After the 25-year-old Moon won MVP in the 2019 CEBL season, he tried out for the Raptors 905 and was cut. Not because of talent -- where he absolutely fit in, according to assistant coach Ryan Schmidt -- but because the 905 had a glut of amazing point guards. It was a shock to me (and some 905 staff) that no other G League team reached out to Moon. But after winning another CEBL championship this year and improving his game in a bevy of areas, that should change. 

It’s difficult but worthwhile to try to project talent at lower levels to the NBA. Moon has always been fast. He’s too fast for the CEBL, and he would be fast even in the NBA. His speed is his greatest weapon, and best of all, he’s able to shift from second to fifth gear in the half-court without burning up his clutch. He can leave the second line of defense as bewildered as Wile E. Coyote. 

Moon is so fast that opponents who try to get into his body can end up grasping at air. He told me that he sees offense, at times, as trying to escape physical defenders, and then when he has that freedom of movement, defenses have no chance.

That’s a high-level bucket. Moon catches Junior Cadougan trying to ice the screen, shifting his weight and giving away his plan too early. So Moon rejects the screen and apparates his hips past Cadougan’s, meaning Cadougan is left nowhere on the defensive end, and the second line of the defense can’t ever catch up. That type of skill translates to the NBA.

Moon’s jumper is, at times, wonderful, but it’s not consistent game to game. His passing is improving, and he is better at kicking the ball around the arc than fitting dimes into the paint. He’s already good enough to get rotation minutes in the G League, and if his jumper serves him well, that could turn into a cup of coffee in the NBA. Moon is only 25, and there’s plenty of improvement left in him.

Of course, all that being said, Moon’s dominance is worthwhile on its own. Winning a CEBL championship is an end in itself, not just a stepping stone to higher levels. We’re looking back, and over 16 days, Moon played a brilliant CEBL tournament. He hoops like his namesake, smooth at all times, omnipresent, calm. He’s learning to draw the other nine players to and from him, like breathing, like tides. He knows how to dominate with his scoring, and he’s learning to do it in other ways, too. Watching Moon is a joy, and if you haven’t heard his name before this newsletter, be sure to track the next decade of his career.

Looking forward - Folk

Dame Time and where it comes from

It’s firmly entrenched in the mind of most anybody who watches basketball. Hell, it’s so popular that the term might catch someone's ear who’s never watched a Trailblazers game: “Dame Time.”

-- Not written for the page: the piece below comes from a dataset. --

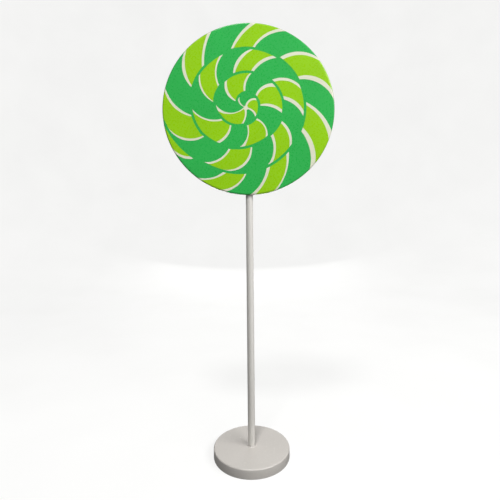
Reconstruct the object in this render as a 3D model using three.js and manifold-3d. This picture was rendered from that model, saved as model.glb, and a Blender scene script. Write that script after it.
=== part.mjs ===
// Giant swirl lollipop display prop: a thick round disc on a straight tube,
// standing on a weighted round base plate.
// Millimetres, +Z up. The swirl face looks along -Y and the origin lies on
// the ground at the middle of the base plate, below the middle of the disc.

import * as THREE from "three";
import { mergeVertices } from "three/addons/utils/BufferGeometryUtils.js";
import Module from "manifold-3d";

// ---- Driving dimensions ----------------------------------------------------

const DISC_DIAMETER = 600;
const DISC_THICKNESS = 40;
const DISC_EDGE_RADIUS = 5;
const DISC_CENTER_HEIGHT = 1212;

const STICK_DIAMETER = 25;
const STICK_DEPTH_IN_DISC = 120;
const STICK_END_CHAMFER = 1;

const BASE_DIAMETER = 265;
const BASE_THICKNESS = 32;
const BASE_TOP_RADIUS = 4.5;
const BASE_BOTTOM_RADIUS = 1.5;
const STICK_DEPTH_IN_BASE = 22;
const FOOT_FILLET = 4; // small cove where the plate rises to the stick
const FOOT_LAND = 0.5; // flat ring at the top of the cove

const FIT_GAP = 0.3; // clearance between touching pieces

const DISC_SEGMENTS = 128;
const STICK_SEGMENTS = 48;
const BASE_SEGMENTS = 96;
const ARC_STEPS = 5;

// ---- Sizes worked out from them --------------------------------------------

const discRadius = DISC_DIAMETER / 2;
const stickRadius = STICK_DIAMETER / 2;
const socketRadius = stickRadius + FIT_GAP;
const baseRadius = BASE_DIAMETER / 2;

const discBottom = DISC_CENTER_HEIGHT - discRadius;
const stickBottom = BASE_THICKNESS - STICK_DEPTH_IN_BASE;
const stickTop = discBottom + STICK_DEPTH_IN_DISC;
const stickLength = stickTop - stickBottom;

// ---- Materials -------------------------------------------------------------

const greenPaint = new THREE.MeshStandardMaterial({ color: 0x31ad52, roughness: 0.45, metalness: 0 });
const tubeCoating = new THREE.MeshStandardMaterial({ color: 0xdedad2, roughness: 0.4, metalness: 0 });
const plateCoating = new THREE.MeshStandardMaterial({ color: 0xd2cec6, roughness: 0.5, metalness: 0 });

// ---- Helpers ---------------------------------------------------------------

const wasm = await Module();
wasm.setup();

/** Points of a circular arc in the (radius, height) plane of a lathe, angles in degrees. */
function arc(centerR, centerH, radius, fromDeg, toDeg) {
  const points = [];
  for (let i = 0; i <= ARC_STEPS; i++) {
    const angle = THREE.MathUtils.degToRad(fromDeg + ((toDeg - fromDeg) * i) / ARC_STEPS);
    points.push([centerR + radius * Math.cos(angle), centerH + radius * Math.sin(angle)]);
  }
  return points;
}

/** A closed solid of revolution about Y; the profile runs from the axis, up the outside, to the axis. */
function latheSolid(profile, segments) {
  const points = profile.map(([r, h]) => new THREE.Vector2(r, h));
  return new THREE.LatheGeometry(points, segments);
}

/** A closed geometry as a manifold-3d solid. */
function toManifold(geometry) {
  const bare = geometry.clone();
  bare.deleteAttribute("normal");
  bare.deleteAttribute("uv");
  const merged = mergeVertices(bare, 1e-3);
  const triVerts = new Uint32Array(merged.index.array);
  const vertProperties = new Float32Array(merged.attributes.position.array);
  return new wasm.Manifold(new wasm.Mesh({ numProp: 3, vertProperties, triVerts }));
}

/** A manifold-3d solid as a BufferGeometry. */
function toGeometry(solid) {
  const mesh = solid.getMesh();
  const geometry = new THREE.BufferGeometry();
  geometry.setAttribute("position", new THREE.BufferAttribute(mesh.vertProperties, 3));
  geometry.setIndex(new THREE.BufferAttribute(mesh.triVerts, 1));
  geometry.computeVertexNormals();
  return geometry;
}

function namedMesh(name, geometry, material) {
  const mesh = new THREE.Mesh(geometry, material);
  mesh.name = name;
  return mesh;
}

// ---- Sub-parts -------------------------------------------------------------

/** The thick round disc, its axis along Y, with a blind socket bored up into its edge. */
function swirlDisc() {
  const half = DISC_THICKNESS / 2;
  const flatRadius = discRadius - DISC_EDGE_RADIUS;
  const profile = [
    [0, -half],
    ...arc(flatRadius, -half + DISC_EDGE_RADIUS, DISC_EDGE_RADIUS, -90, 0),
    ...arc(flatRadius, half - DISC_EDGE_RADIUS, DISC_EDGE_RADIUS, 0, 90),
    [0, half],
  ];
  const blank = toManifold(latheSolid(profile, DISC_SEGMENTS));

  const overrun = 20; // the cutter starts clear below the disc's edge
  const cutterLength = STICK_DEPTH_IN_DISC + FIT_GAP + overrun;
  const cutter = new THREE.CylinderGeometry(socketRadius, socketRadius, cutterLength, STICK_SEGMENTS);
  cutter.rotateX(Math.PI / 2);
  cutter.translate(0, 0, -discRadius - overrun + cutterLength / 2);
  const bored = blank.subtract(toManifold(cutter));

  const mesh = namedMesh("swirl_disc", toGeometry(bored), greenPaint);
  mesh.position.set(0, 0, DISC_CENTER_HEIGHT);
  return mesh;
}

/** The straight round stick, from its socket in the base plate to its socket in the disc. */
function stick() {
  const half = stickLength / 2;
  const profile = [
    [0, -half],
    [stickRadius - STICK_END_CHAMFER, -half],
    [stickRadius, -half + STICK_END_CHAMFER],
    [stickRadius, half - STICK_END_CHAMFER],
    [stickRadius - STICK_END_CHAMFER, half],
    [0, half],
  ];
  const mesh = namedMesh("stick", latheSolid(profile, STICK_SEGMENTS), tubeCoating);
  mesh.rotation.x = Math.PI / 2;
  mesh.position.set(0, 0, stickBottom + half);
  return mesh;
}

/** The round base plate: rounded rim, a blind socket and a small cove at the stick's foot. */
function basePlate() {
  const coveTop = BASE_THICKNESS + FOOT_FILLET;
  const coveCenterR = socketRadius + FOOT_LAND + FOOT_FILLET;
  const socketFloor = stickBottom - FIT_GAP;
  const profile = [
    [0, 0],
    ...arc(baseRadius - BASE_BOTTOM_RADIUS, BASE_BOTTOM_RADIUS, BASE_BOTTOM_RADIUS, -90, 0),
    ...arc(baseRadius - BASE_TOP_RADIUS, BASE_THICKNESS - BASE_TOP_RADIUS, BASE_TOP_RADIUS, 0, 90),
    ...arc(coveCenterR, coveTop, FOOT_FILLET, -90, -180),
    [socketRadius, coveTop],
    [socketRadius, socketFloor],
    [0, socketFloor],
  ];
  const mesh = namedMesh("base_plate", latheSolid(profile, BASE_SEGMENTS), plateCoating);
  mesh.rotation.x = Math.PI / 2;
  return mesh;
}

// ---- The whole prop --------------------------------------------------------

const lollipop = new THREE.Group();
lollipop.add(swirlDisc(), stick(), basePlate());

export default lollipop;
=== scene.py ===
"""Giant swirl lollipop display prop: a disc with a painted rope swirl, a coated stick and a base plate.

Metres, +Z up, the swirl looks along -Y. The origin is on the ground at the middle of the base plate.
"""

from math import asin, atan2, ceil, cos, degrees, pi, radians, sin, sqrt  # noqa: E402

import bmesh  # noqa: E402
import bpy  # noqa: E402
from bpy.props import FloatProperty, FloatVectorProperty, PointerProperty  # noqa: E402
from mathutils import Matrix, Vector  # noqa: E402


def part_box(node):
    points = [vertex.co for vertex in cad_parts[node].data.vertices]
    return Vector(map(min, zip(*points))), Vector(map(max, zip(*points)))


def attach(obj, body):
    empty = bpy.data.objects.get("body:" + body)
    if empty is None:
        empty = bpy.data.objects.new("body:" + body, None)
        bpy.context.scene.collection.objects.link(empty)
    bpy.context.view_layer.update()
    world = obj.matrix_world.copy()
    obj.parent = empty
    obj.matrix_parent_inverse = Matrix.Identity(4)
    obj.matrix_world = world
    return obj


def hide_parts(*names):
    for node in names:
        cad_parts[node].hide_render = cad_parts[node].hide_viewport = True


bl_info = {
    "name": "Swirl Lollipop Display Prop",
    "version": (1, 0, 0),
    "blender": (4, 5, 0),
    "location": "View3D > Sidebar > Lollipop",
    "description": "Builds a giant swirl lollipop prop piece by piece, with its paint and a plain stage",
    "category": "Add Mesh",
}

MM = 0.001

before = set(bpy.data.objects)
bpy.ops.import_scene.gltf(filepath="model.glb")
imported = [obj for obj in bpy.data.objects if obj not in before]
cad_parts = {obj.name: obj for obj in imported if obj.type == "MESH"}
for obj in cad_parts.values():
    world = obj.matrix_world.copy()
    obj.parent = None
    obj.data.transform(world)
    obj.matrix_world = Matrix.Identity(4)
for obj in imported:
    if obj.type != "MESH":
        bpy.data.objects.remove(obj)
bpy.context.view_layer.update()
DISC_LOW, DISC_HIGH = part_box("swirl_disc")
STICK_LOW, STICK_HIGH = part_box("stick")
BASE_LOW, BASE_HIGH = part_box("base_plate")

# ---- The swirl -----------------------------------------------------------------
# The painted rope is one spiral that winds in from the rim to an eye a little beside
# the disc's middle. Angles are in degrees, anticlockwise from +X as one faces the
# swirl, and radii are in millimetres from the eye.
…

Damian Lillard is extrinsically connected to what we consider outer space, if only because of what he commands on the court. He is the Sun of the Trailblazers. The team rotates around him, and his gravitational pull is mighty. Not only that, but since the dawn of time, we’ve measured that very thing, time, with elements that exist beyond the atmosphere. The Sun, dependable and powerful, indicates to us where we stand on a given day, and at what time. Lillard’s performances have become something his teammates, coaches, and fans can set their watches to. A cursory glance at his wrist, the source from which he launches copious amounts of 3-pointers, and everyone knows it’s Dame Time. 

It’s true that the Blazers have been enjoying the returns of Jusuf Nurkic and Zach Collins, but Lillard drives this team forward. With regards to the last seeding game, the looming play-in tournament, and the possible playoff series that follows, Lillard dictates his team’s floor and to some extent the ceiling. The unbelievable takeover ability that he has, that isn’t in fact reserved for the fourth quarter, but exudes from his core like nuclear fusion, starts at the opening tip. 

What unlocks this success for Lillard and what is no doubt the key going forward, is the pick n’ roll. His quickly rising draft stock was intrinsically attached to his pedigree as a pick n’ roll ball handler at Weber State. This year marks his 4th, maybe 5th year in a row as the NBA’s very best pick n’ roll player. He benefits from a great screening partner; Nurkic and Collins certainly fit the bill, but Lillard’s bag of tricks and counters is so deep you might be able to find student loan debt in there. Even when Meyers Leonard was his pick n’ roll partner, Lillard was near league-best. Reject the screen. One-dribble pull-up. Snake it and pop out on the other side for three. Get wide and slide the pocket pass in. Those choices orbit Lillard at all times, never out of reach, like the Sun always casting out for its reliable planets in revolution.

He has combined all of these skills to exact his revenge on a league that wanted Zion Williamson in the playoffs instead of him. (This is conjecture hahah.) 37 points per game in the bubble and ratcheting up as we go. It’s tough to tell if we’ve reached the fever pitch of his season, because the games only get more important from this point on. A potential series vs. the Lakers could provide a platform for Lillard to put current DPOY finalist Anthony Davis and multiple DPOY winner Dwight Howard, in the mixer. 

Lillard has rarely given time to anything except his game. He’s sharpened his playmaking, shooting, and decision making in a league that tosses away those it deems dull (Carmelo Anthony being a good example of this). He’s become the avatar for basketball in Portland. The Sun’s orientation in its solar system sets the terms for how its inhabitants exist. How important it is to create an inhabitable, and stable environment isn’t lost on Lillard. As the NBA has become a league of movement, Lillard has cultivated a home and carefully curated his game into one of the league’s most potent. There’s always potential for more when you have a superstar, and Lillard continues to sustain life in Portland.